Given instruction: Below you will find a set of lines. Repeat them all exactly.

########

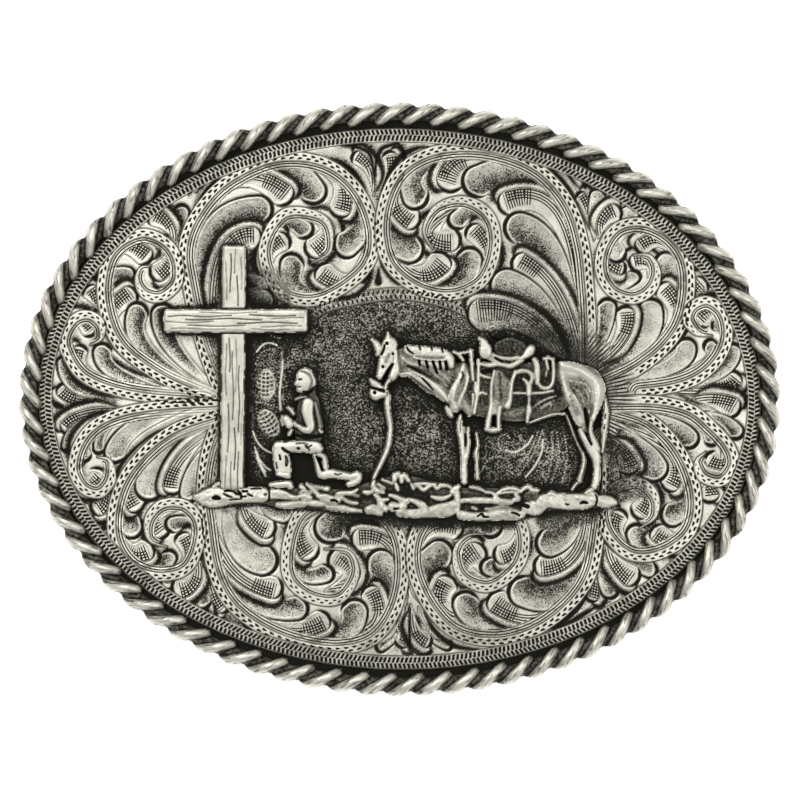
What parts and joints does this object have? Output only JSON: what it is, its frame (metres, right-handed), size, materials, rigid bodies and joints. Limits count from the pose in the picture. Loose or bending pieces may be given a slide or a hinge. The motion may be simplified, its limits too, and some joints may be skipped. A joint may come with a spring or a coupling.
{
  "type": "western belt buckle",
  "caption": "Oval cast belt buckle in aged silver with raised scrollwork, a rope edge, a kneeling rider and a saddled horse at a cross, and a fixed belt loop and post behind.",
  "frame": {"origin": "on the floor under the middle of the oval face, with the buckle lying on its back", "axes": "+X along the oval's long axis, to the right seen from the front; +Y to the top of the face; +Z out of the front of the face"},
  "size_m": [0.0954, 0.0742, 0.0157],
  "materials": {
    "aged_silver": "bright worn highs over dark oxidised recesses",
    "plain_silver": "plain satin, lightly aged"
  },
  "bodies": {
    "root": {"plate": "aged_silver", "rope_edge": "aged_silver", "ground": "aged_silver", "cross": "aged_silver", "kneeling_rider": "aged_silver", "saddled_horse": "aged_silver", "belt_loop": "plain_silver", "belt_post": "plain_silver"}
  },
  "joints": []
}
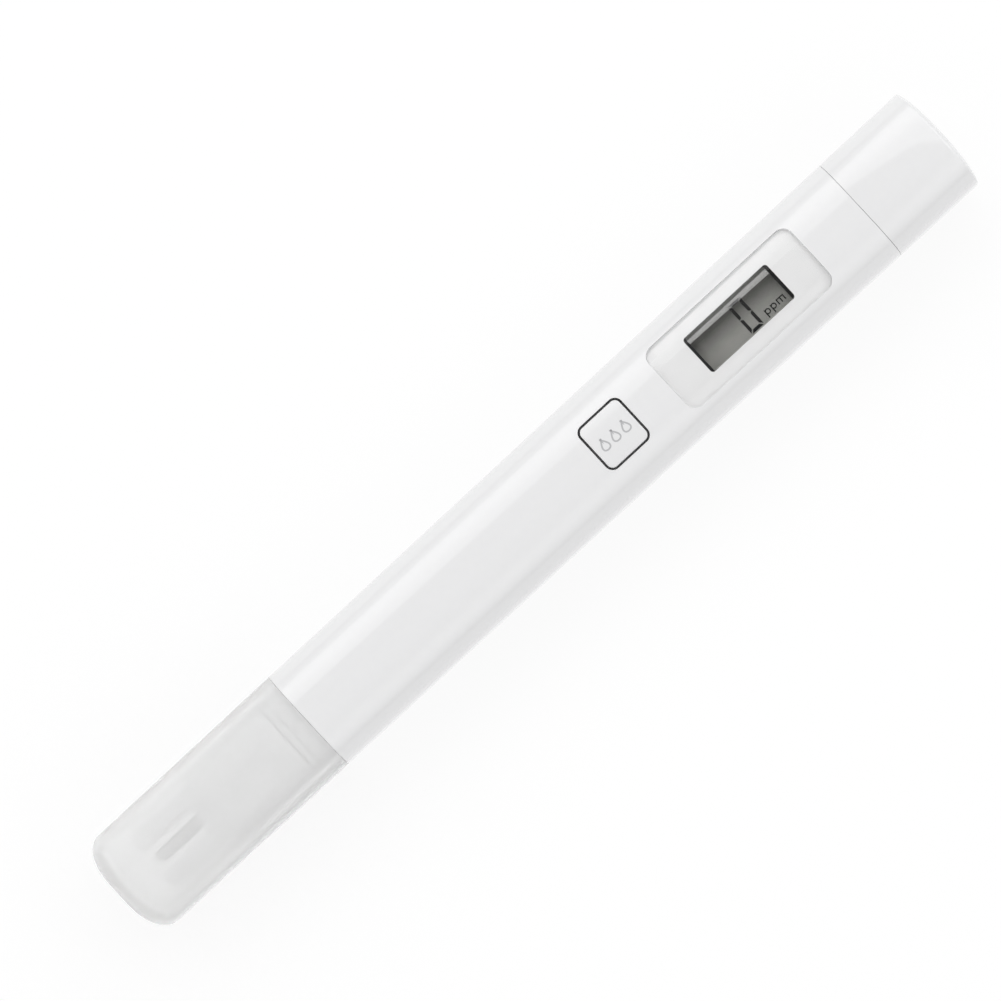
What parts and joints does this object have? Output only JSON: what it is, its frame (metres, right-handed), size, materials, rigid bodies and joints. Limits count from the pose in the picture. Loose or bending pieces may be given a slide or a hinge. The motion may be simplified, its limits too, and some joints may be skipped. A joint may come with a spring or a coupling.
{
  "type": "digital water tester",
  "caption": "Pen-shaped digital water tester with a frosted pull-off tip cap over its probe pins, a square key, a small numeric display and a pull-off battery cap.",
  "frame": {"origin": "centre of the bounding box at the back face that the pen lies on", "axes": "+X along the pen from the frosted tip to the battery end, +Z out of the display face, +Y across the pen"},
  "size_m": [0.151, 0.0164, 0.0166],
  "materials": {
    "shell_plastic": "glossy white moulded plastic, very lightly rounded edges",
    "frosted_plastic": "frosted translucent white plastic, fine matte texture",
    "key_plastic": "satin white plastic with a small printed grey mark",
    "clear_lens": "clear polished plastic",
    "mask_ink": "white ink printed on the back of the lens",
    "silicone": "soft translucent silicone",
    "black_plastic": "black moulded plastic",
    "polarizer_film": "grey polarising film",
    "lcd_glass": "thin flat glass",
    "lcd_dark": "darkened liquid crystal",
    "reflector_film": "grey-green reflective film",
    "zebra_rubber": "layered conductive and insulating silicone",
    "board_laminate": "green solder mask over glass-epoxy",
    "chip_black": "moulded epoxy with tinned legs",
    "capacitor_ceramic": "tan ceramic with tinned ends",
    "chassis_plastic": "satin white moulded plastic",
    "screw_steel": "zinc-plated steel",
    "probe_plastic": "satin white moulded plastic",
    "titanium": "fine-ground titanium",
    "red_insulation": "red wire insulation",
    "black_insulation": "black wire insulation",
    "thermistor_epoxy": "black epoxy bead",
    "tinned_wire": "tinned copper wire",
    "seal_rubber": "grey silicone seal",
    "cell_steel": "polished nickel-plated steel",
    "spring_steel": "nickel-plated spring wire and sheet",
    "contact_gold": "gold-plated phosphor bronze"
  },
  "bodies": {
    "pen": {"body_shell": "shell_plastic", "display_lens": "clear_lens", "lens_mask": "mask_ink", "lcd_frame": "black_plastic", "lcd_polarizer": "polarizer_film", "lcd_segments": "lcd_dark", "lcd_front_glass": "lcd_glass", "lcd_rear_glass": "lcd_glass", "lcd_reflector": "reflector_film", "zebra_strip_left": "zebra_rubber", "zebra_strip_right": "zebra_rubber", "circuit_board": "board_laminate", "controller_chip": "chip_black", "chip_resistors": "chip_black", "chip_capacitors": "capacitor_ceramic", "switch_body": "black_plastic", "chassis": "chassis_plastic", "board_screws": "screw_steel", "probe_holder": "probe_plastic", "probe_pin_front": "titanium", "probe_pin_rear": "titanium", "probe_lead_front": "red_insulation", "probe_lead_rear": "black_insulation", "thermistor": "thermistor_epoxy", "thermistor_leads": "tinned_wire", "tip_o_ring": "seal_rubber", "end_seal": "seal_rubber", "battery_housing": "chassis_plastic", "battery_cell_inner": "cell_steel", "battery_cell_outer": "cell_steel", "battery_spring": "spring_steel", "battery_strip": "contact_gold", "spring_tab": "spring_steel"},
    "tip_cap": {"tip_cap": "frosted_plastic"},
    "end_cap": {"end_cap": "shell_plastic", "end_contact": "spring_steel"},
    "key": {"button_cap": "key_plastic", "button_pad": "silicone"},
    "plunger": {"switch_plunger": "black_plastic"}
  },
  "joints": [
    {"name": "tip_cap_pull", "type": "slide", "parent": "pen", "child": "tip_cap", "axis": [-1, 0, 0], "range_m": [0, 0.04]},
    {"name": "end_cap_pull", "type": "slide", "parent": "pen", "child": "end_cap", "axis": [1, 0, 0], "range_m": [0, 0.024]},
    {"name": "key_press", "type": "slide", "parent": "pen", "child": "key", "axis": [0, 0, -1], "range_m": [0, 0.00035], "stiffness_N_per_m": 3000},
    {"name": "plunger_press", "type": "slide", "parent": "pen", "child": "plunger", "axis": [0, 0, -1], "range_m": [0, 0.00035]}
  ],
  "couplings": [
    {"joint": "plunger_press", "follows": "key_press", "ratio": 1}
  ]
}
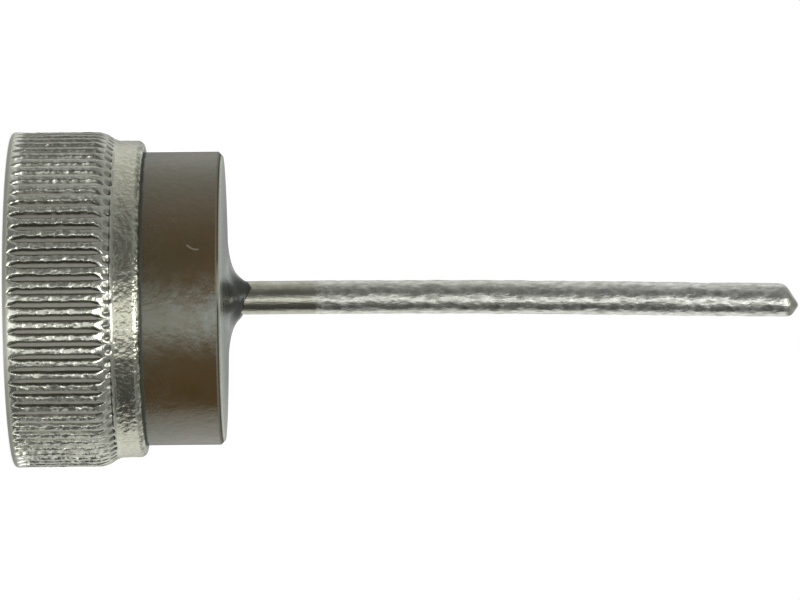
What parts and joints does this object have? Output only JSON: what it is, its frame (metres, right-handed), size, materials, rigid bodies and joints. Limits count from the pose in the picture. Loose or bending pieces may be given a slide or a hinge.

########

Solution to the exercise:
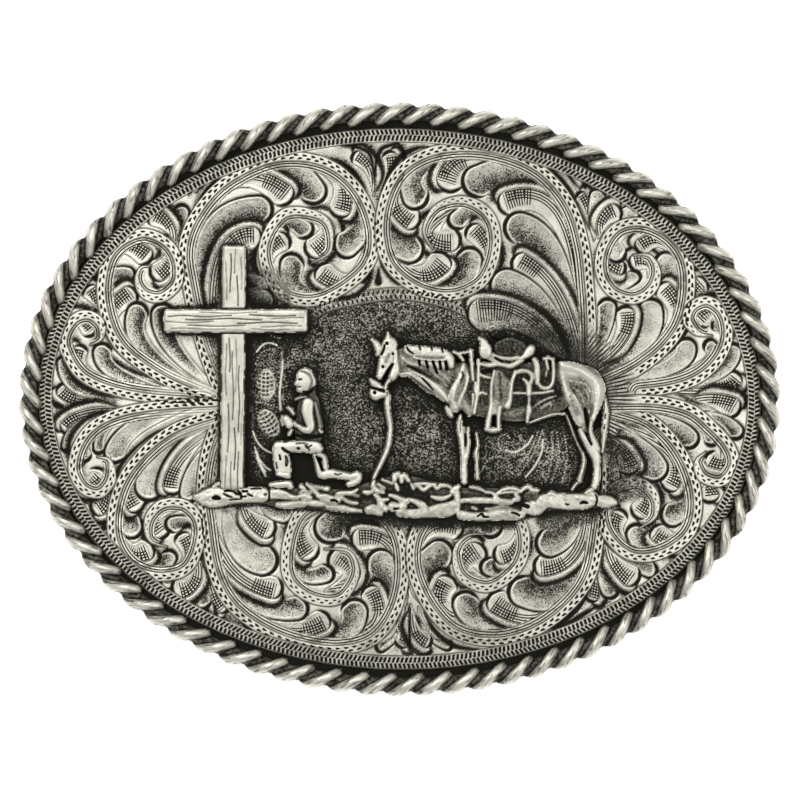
What parts and joints does this object have? Output only JSON: what it is, its frame (metres, right-handed), size, materials, rigid bodies and joints. Limits count from the pose in the picture. Loose or bending pieces may be given a slide or a hinge. The motion may be simplified, its limits too, and some joints may be skipped. A joint may come with a spring or a coupling.
{
  "type": "western belt buckle",
  "caption": "Oval cast belt buckle in aged silver with raised scrollwork, a rope edge, a kneeling rider and a saddled horse at a cross, and a fixed belt loop and post behind.",
  "frame": {"origin": "on the floor under the middle of the oval face, with the buckle lying on its back", "axes": "+X along the oval's long axis, to the right seen from the front; +Y to the top of the face; +Z out of the front of the face"},
  "size_m": [0.0954, 0.0742, 0.0157],
  "materials": {
    "aged_silver": "bright worn highs over dark oxidised recesses",
    "plain_silver": "plain satin, lightly aged"
  },
  "bodies": {
    "root": {"plate": "aged_silver", "rope_edge": "aged_silver", "ground": "aged_silver", "cross": "aged_silver", "kneeling_rider": "aged_silver", "saddled_horse": "aged_silver", "belt_loop": "plain_silver", "belt_post": "plain_silver"}
  },
  "joints": []
}
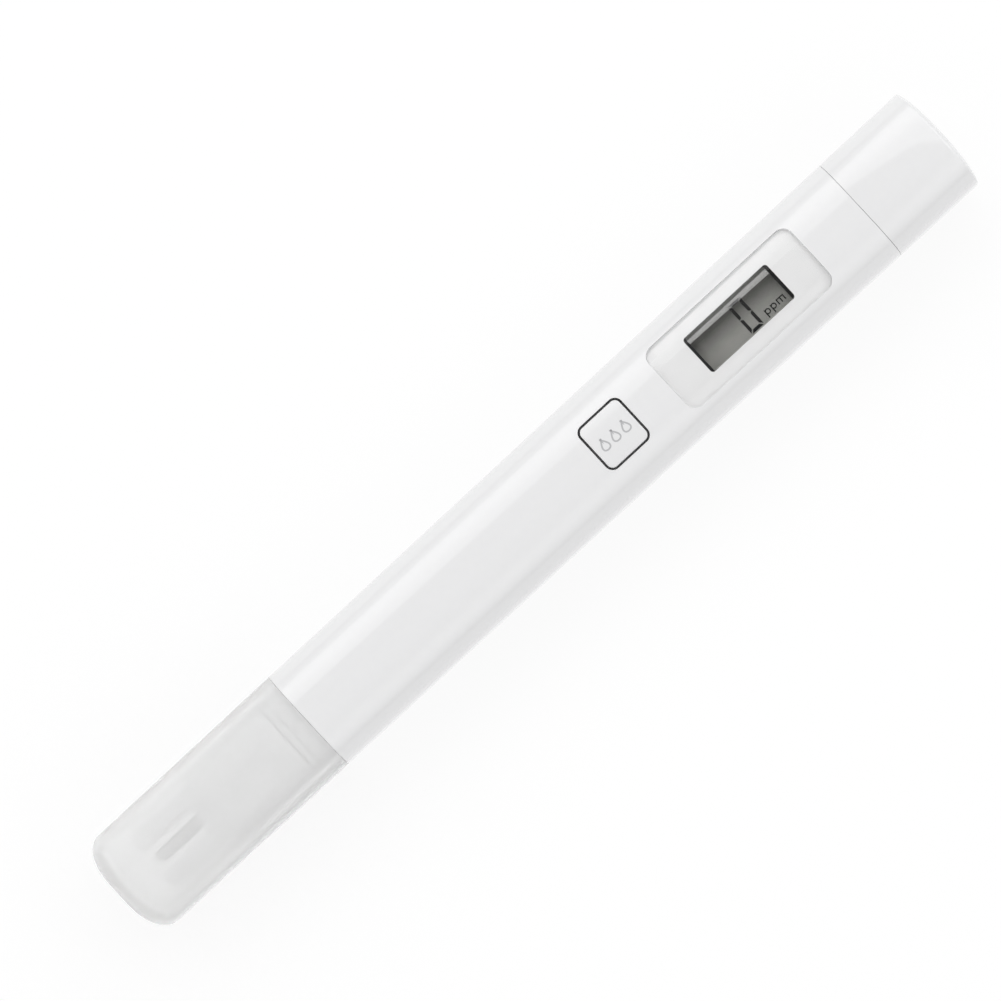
What parts and joints does this object have? Output only JSON: what it is, its frame (metres, right-handed), size, materials, rigid bodies and joints. Limits count from the pose in the picture. Loose or bending pieces may be given a slide or a hinge. The motion may be simplified, its limits too, and some joints may be skipped. A joint may come with a spring or a coupling.
{
  "type": "digital water tester",
  "caption": "Pen-shaped digital water tester with a frosted pull-off tip cap over its probe pins, a square key, a small numeric display and a pull-off battery cap.",
  "frame": {"origin": "centre of the bounding box at the back face that the pen lies on", "axes": "+X along the pen from the frosted tip to the battery end, +Z out of the display face, +Y across the pen"},
  "size_m": [0.151, 0.0164, 0.0166],
  "materials": {
    "shell_plastic": "glossy white moulded plastic, very lightly rounded edges",
    "frosted_plastic": "frosted translucent white plastic, fine matte texture",
    "key_plastic": "satin white plastic with a small printed grey mark",
    "clear_lens": "clear polished plastic",
    "mask_ink": "white ink printed on the back of the lens",
    "silicone": "soft translucent silicone",
    "black_plastic": "black moulded plastic",
    "polarizer_film": "grey polarising film",
    "lcd_glass": "thin flat glass",
    "lcd_dark": "darkened liquid crystal",
    "reflector_film": "grey-green reflective film",
    "zebra_rubber": "layered conductive and insulating silicone",
    "board_laminate": "green solder mask over glass-epoxy",
    "chip_black": "moulded epoxy with tinned legs",
    "capacitor_ceramic": "tan ceramic with tinned ends",
    "chassis_plastic": "satin white moulded plastic",
    "screw_steel": "zinc-plated steel",
    "probe_plastic": "satin white moulded plastic",
    "titanium": "fine-ground titanium",
    "red_insulation": "red wire insulation",
    "black_insulation": "black wire insulation",
    "thermistor_epoxy": "black epoxy bead",
    "tinned_wire": "tinned copper wire",
    "seal_rubber": "grey silicone seal",
    "cell_steel": "polished nickel-plated steel",
    "spring_steel": "nickel-plated spring wire and sheet",
    "contact_gold": "gold-plated phosphor bronze"
  },
  "bodies": {
    "pen": {"body_shell": "shell_plastic", "display_lens": "clear_lens", "lens_mask": "mask_ink", "lcd_frame": "black_plastic", "lcd_polarizer": "polarizer_film", "lcd_segments": "lcd_dark", "lcd_front_glass": "lcd_glass", "lcd_rear_glass": "lcd_glass", "lcd_reflector": "reflector_film", "zebra_strip_left": "zebra_rubber", "zebra_strip_right": "zebra_rubber", "circuit_board": "board_laminate", "controller_chip": "chip_black", "chip_resistors": "chip_black", "chip_capacitors": "capacitor_ceramic", "switch_body": "black_plastic", "chassis": "chassis_plastic", "board_screws": "screw_steel", "probe_holder": "probe_plastic", "probe_pin_front": "titanium", "probe_pin_rear": "titanium", "probe_lead_front": "red_insulation", "probe_lead_rear": "black_insulation", "thermistor": "thermistor_epoxy", "thermistor_leads": "tinned_wire", "tip_o_ring": "seal_rubber", "end_seal": "seal_rubber", "battery_housing": "chassis_plastic", "battery_cell_inner": "cell_steel", "battery_cell_outer": "cell_steel", "battery_spring": "spring_steel", "battery_strip": "contact_gold", "spring_tab": "spring_steel"},
    "tip_cap": {"tip_cap": "frosted_plastic"},
    "end_cap": {"end_cap": "shell_plastic", "end_contact": "spring_steel"},
    "key": {"button_cap": "key_plastic", "button_pad": "silicone"},
    "plunger": {"switch_plunger": "black_plastic"}
  },
  "joints": [
    {"name": "tip_cap_pull", "type": "slide", "parent": "pen", "child": "tip_cap", "axis": [-1, 0, 0], "range_m": [0, 0.04]},
    {"name": "end_cap_pull", "type": "slide", "parent": "pen", "child": "end_cap", "axis": [1, 0, 0], "range_m": [0, 0.024]},
    {"name": "key_press", "type": "slide", "parent": "pen", "child": "key", "axis": [0, 0, -1], "range_m": [0, 0.00035], "stiffness_N_per_m": 3000},
    {"name": "plunger_press", "type": "slide", "parent": "pen", "child": "plunger", "axis": [0, 0, -1], "range_m": [0, 0.00035]}
  ],
  "couplings": [
    {"joint": "plunger_press", "follows": "key_press", "ratio": 1}
  ]
}
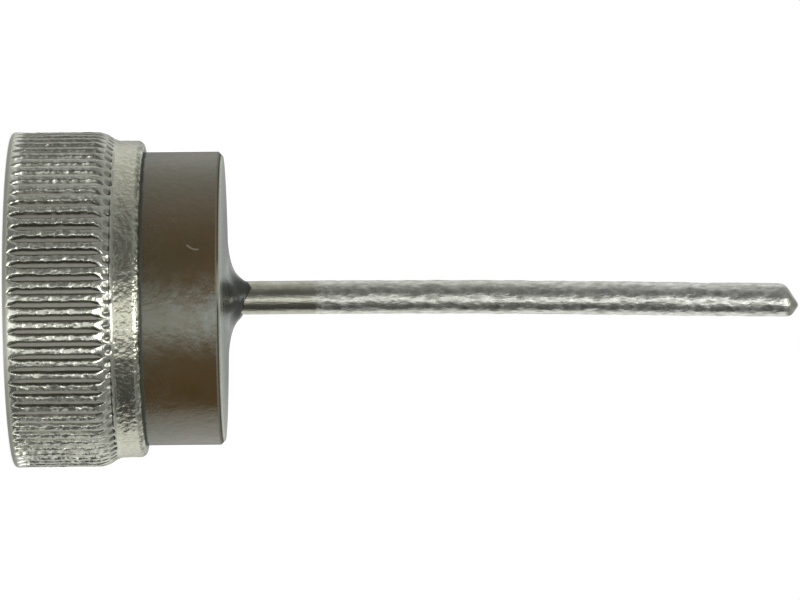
What parts and joints does this object have? Output only JSON: what it is, its frame (metres, right-handed), size, materials, rigid bodies and joints. Limits count from the pose in the picture. Loose or bending pieces may be given a slide or a hinge.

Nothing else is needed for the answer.